EXERCISE GOAL: Repeat exactly what appears from the opening line of the listing to the line with "return points", inclusive.

DATA LINES:
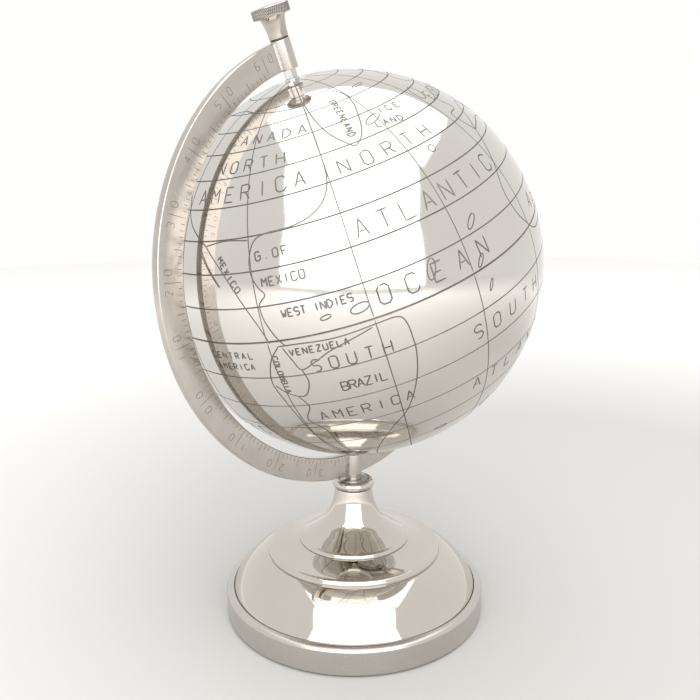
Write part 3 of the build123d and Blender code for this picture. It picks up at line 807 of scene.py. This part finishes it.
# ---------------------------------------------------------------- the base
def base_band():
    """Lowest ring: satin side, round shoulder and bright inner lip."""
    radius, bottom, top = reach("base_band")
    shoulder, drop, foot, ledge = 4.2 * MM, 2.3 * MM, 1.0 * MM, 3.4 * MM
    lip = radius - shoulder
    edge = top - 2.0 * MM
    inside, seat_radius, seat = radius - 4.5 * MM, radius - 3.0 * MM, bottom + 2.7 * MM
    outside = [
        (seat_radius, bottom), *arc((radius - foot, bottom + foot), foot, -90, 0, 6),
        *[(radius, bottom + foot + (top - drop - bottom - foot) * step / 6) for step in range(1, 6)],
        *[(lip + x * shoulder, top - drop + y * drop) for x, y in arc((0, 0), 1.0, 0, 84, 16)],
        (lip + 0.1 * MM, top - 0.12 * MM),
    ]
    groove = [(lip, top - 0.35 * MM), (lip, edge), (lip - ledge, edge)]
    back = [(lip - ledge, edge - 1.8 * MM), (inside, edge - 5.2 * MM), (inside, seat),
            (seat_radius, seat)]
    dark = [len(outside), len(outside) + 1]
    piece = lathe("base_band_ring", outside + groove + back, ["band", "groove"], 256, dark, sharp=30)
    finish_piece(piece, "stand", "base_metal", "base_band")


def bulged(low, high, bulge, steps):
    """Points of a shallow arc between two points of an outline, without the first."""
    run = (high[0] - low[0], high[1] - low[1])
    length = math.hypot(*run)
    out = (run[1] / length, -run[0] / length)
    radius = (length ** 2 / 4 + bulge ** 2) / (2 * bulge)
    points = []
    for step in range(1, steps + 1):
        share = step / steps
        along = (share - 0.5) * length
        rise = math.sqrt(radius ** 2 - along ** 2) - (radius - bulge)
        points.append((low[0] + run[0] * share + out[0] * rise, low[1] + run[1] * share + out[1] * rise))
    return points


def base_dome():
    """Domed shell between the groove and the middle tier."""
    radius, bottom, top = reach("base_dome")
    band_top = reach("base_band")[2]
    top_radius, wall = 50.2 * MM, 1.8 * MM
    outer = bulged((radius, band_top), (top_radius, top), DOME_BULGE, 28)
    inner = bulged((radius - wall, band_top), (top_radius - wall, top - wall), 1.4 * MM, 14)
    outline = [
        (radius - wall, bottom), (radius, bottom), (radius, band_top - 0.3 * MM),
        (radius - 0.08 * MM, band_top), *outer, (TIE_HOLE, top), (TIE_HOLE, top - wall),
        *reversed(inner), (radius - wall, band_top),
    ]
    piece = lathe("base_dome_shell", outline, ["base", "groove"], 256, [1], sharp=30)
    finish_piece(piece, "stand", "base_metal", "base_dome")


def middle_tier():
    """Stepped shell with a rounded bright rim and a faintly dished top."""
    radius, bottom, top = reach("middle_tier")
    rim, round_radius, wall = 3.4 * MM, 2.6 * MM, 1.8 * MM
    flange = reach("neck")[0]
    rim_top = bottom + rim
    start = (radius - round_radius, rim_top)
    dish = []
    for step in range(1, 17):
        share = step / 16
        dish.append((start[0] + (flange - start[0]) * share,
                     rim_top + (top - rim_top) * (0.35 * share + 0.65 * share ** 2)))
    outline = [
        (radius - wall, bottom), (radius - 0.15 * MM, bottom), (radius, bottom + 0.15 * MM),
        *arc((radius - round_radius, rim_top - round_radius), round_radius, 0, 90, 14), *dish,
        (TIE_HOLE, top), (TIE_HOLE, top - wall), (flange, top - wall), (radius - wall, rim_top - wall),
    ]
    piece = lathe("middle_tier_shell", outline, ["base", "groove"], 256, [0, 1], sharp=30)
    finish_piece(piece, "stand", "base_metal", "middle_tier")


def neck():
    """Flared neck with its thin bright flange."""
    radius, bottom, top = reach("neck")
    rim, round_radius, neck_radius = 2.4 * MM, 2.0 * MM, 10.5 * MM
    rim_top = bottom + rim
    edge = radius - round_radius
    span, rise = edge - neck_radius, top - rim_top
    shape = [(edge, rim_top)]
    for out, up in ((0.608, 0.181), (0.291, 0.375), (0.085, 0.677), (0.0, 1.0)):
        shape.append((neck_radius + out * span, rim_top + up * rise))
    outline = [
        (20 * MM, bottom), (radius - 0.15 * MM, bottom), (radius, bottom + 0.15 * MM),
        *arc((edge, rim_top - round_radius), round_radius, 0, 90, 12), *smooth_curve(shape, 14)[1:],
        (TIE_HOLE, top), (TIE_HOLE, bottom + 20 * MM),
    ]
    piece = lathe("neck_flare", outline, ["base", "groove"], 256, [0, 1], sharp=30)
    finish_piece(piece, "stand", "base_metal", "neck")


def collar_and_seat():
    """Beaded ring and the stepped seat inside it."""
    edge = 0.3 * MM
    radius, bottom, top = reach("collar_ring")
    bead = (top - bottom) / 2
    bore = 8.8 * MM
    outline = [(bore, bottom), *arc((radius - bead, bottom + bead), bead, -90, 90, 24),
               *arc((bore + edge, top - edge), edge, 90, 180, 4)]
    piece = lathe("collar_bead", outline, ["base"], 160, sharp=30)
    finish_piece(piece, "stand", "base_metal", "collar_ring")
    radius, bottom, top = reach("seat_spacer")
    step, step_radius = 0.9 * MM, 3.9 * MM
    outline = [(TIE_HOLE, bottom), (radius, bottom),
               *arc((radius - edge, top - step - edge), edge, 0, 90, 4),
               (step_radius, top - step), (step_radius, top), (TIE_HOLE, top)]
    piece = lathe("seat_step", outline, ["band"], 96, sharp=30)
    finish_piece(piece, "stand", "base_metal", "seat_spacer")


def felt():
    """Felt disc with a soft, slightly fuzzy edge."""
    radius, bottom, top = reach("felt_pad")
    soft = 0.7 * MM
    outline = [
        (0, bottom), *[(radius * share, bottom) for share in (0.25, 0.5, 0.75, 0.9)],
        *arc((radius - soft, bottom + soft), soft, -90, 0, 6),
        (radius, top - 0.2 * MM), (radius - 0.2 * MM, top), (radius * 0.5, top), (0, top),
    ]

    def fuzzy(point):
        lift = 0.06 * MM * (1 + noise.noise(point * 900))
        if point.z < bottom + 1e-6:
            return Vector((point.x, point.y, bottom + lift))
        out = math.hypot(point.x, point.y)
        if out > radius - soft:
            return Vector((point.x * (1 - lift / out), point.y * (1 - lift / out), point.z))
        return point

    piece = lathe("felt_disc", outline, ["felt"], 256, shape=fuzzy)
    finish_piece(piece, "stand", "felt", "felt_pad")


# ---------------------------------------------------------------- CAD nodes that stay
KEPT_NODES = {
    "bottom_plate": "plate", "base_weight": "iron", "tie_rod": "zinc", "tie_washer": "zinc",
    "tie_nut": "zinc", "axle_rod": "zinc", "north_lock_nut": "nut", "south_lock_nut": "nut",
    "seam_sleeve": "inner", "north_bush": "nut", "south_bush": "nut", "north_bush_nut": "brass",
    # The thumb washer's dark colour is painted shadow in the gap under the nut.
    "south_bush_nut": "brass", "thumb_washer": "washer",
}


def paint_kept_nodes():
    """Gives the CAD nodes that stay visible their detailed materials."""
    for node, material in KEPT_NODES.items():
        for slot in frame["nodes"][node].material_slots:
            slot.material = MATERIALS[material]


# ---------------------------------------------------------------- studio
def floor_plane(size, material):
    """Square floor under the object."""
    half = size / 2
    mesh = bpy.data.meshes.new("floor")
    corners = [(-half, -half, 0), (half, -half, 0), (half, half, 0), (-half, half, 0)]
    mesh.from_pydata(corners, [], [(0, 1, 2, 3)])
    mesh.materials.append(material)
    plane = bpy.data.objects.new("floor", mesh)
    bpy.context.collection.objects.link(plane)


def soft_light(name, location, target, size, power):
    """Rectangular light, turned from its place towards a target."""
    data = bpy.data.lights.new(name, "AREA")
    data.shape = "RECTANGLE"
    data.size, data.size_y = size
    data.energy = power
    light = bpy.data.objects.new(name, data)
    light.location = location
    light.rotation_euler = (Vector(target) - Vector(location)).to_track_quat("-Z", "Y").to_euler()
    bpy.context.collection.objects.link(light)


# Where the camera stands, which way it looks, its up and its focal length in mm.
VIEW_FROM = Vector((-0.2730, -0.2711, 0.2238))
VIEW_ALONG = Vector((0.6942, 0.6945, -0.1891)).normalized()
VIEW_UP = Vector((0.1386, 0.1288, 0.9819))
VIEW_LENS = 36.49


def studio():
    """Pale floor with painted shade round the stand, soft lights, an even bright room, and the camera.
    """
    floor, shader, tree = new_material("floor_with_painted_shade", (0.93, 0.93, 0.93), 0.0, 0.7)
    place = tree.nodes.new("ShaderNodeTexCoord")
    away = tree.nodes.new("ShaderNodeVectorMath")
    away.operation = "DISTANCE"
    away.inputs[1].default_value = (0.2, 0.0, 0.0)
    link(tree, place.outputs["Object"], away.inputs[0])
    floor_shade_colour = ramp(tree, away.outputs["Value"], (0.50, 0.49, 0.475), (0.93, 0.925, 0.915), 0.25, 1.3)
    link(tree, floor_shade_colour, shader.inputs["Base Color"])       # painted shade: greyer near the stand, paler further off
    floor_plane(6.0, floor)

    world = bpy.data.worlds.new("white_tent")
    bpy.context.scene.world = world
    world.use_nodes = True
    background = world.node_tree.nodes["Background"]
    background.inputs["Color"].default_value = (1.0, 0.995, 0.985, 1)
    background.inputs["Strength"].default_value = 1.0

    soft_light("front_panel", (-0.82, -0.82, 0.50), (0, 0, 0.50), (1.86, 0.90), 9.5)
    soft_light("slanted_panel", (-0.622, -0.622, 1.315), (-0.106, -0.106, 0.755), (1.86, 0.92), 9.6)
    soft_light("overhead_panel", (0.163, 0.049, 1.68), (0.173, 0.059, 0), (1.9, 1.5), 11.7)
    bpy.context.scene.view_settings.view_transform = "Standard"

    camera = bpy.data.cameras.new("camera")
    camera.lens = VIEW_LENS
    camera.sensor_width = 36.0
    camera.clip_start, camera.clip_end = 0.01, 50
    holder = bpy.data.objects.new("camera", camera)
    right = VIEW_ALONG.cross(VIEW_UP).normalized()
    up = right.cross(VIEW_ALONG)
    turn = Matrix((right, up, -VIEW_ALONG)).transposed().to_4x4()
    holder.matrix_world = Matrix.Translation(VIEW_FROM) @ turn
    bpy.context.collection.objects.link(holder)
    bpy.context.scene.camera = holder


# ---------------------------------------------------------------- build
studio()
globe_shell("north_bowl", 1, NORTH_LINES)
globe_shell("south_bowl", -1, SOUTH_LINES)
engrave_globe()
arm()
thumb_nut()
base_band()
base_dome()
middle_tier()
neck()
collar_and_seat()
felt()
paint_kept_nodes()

WRITTEN REPLY:
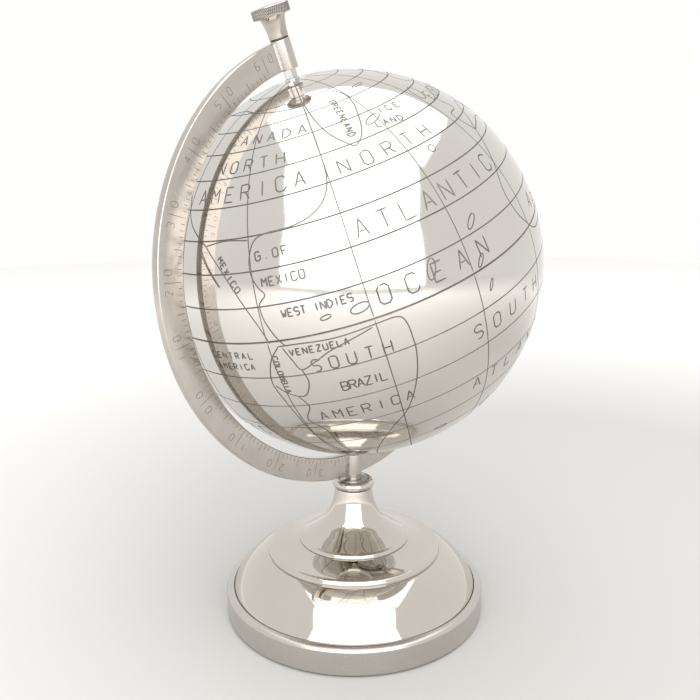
Write part 3 of the build123d and Blender code for this picture. It picks up at line 807 of scene.py. This part finishes it.
# ---------------------------------------------------------------- the base
def base_band():
    """Lowest ring: satin side, round shoulder and bright inner lip."""
    radius, bottom, top = reach("base_band")
    shoulder, drop, foot, ledge = 4.2 * MM, 2.3 * MM, 1.0 * MM, 3.4 * MM
    lip = radius - shoulder
    edge = top - 2.0 * MM
    inside, seat_radius, seat = radius - 4.5 * MM, radius - 3.0 * MM, bottom + 2.7 * MM
    outside = [
        (seat_radius, bottom), *arc((radius - foot, bottom + foot), foot, -90, 0, 6),
        *[(radius, bottom + foot + (top - drop - bottom - foot) * step / 6) for step in range(1, 6)],
        *[(lip + x * shoulder, top - drop + y * drop) for x, y in arc((0, 0), 1.0, 0, 84, 16)],
        (lip + 0.1 * MM, top - 0.12 * MM),
    ]
    groove = [(lip, top - 0.35 * MM), (lip, edge), (lip - ledge, edge)]
    back = [(lip - ledge, edge - 1.8 * MM), (inside, edge - 5.2 * MM), (inside, seat),
            (seat_radius, seat)]
    dark = [len(outside), len(outside) + 1]
    piece = lathe("base_band_ring", outside + groove + back, ["band", "groove"], 256, dark, sharp=30)
    finish_piece(piece, "stand", "base_metal", "base_band")


def bulged(low, high, bulge, steps):
    """Points of a shallow arc between two points of an outline, without the first."""
    run = (high[0] - low[0], high[1] - low[1])
    length = math.hypot(*run)
    out = (run[1] / length, -run[0] / length)
    radius = (length ** 2 / 4 + bulge ** 2) / (2 * bulge)
    points = []
    for step in range(1, steps + 1):
        share = step / steps
        along = (share - 0.5) * length
        rise = math.sqrt(radius ** 2 - along ** 2) - (radius - bulge)
        points.append((low[0] + run[0] * share + out[0] * rise, low[1] + run[1] * share + out[1] * rise))
    return points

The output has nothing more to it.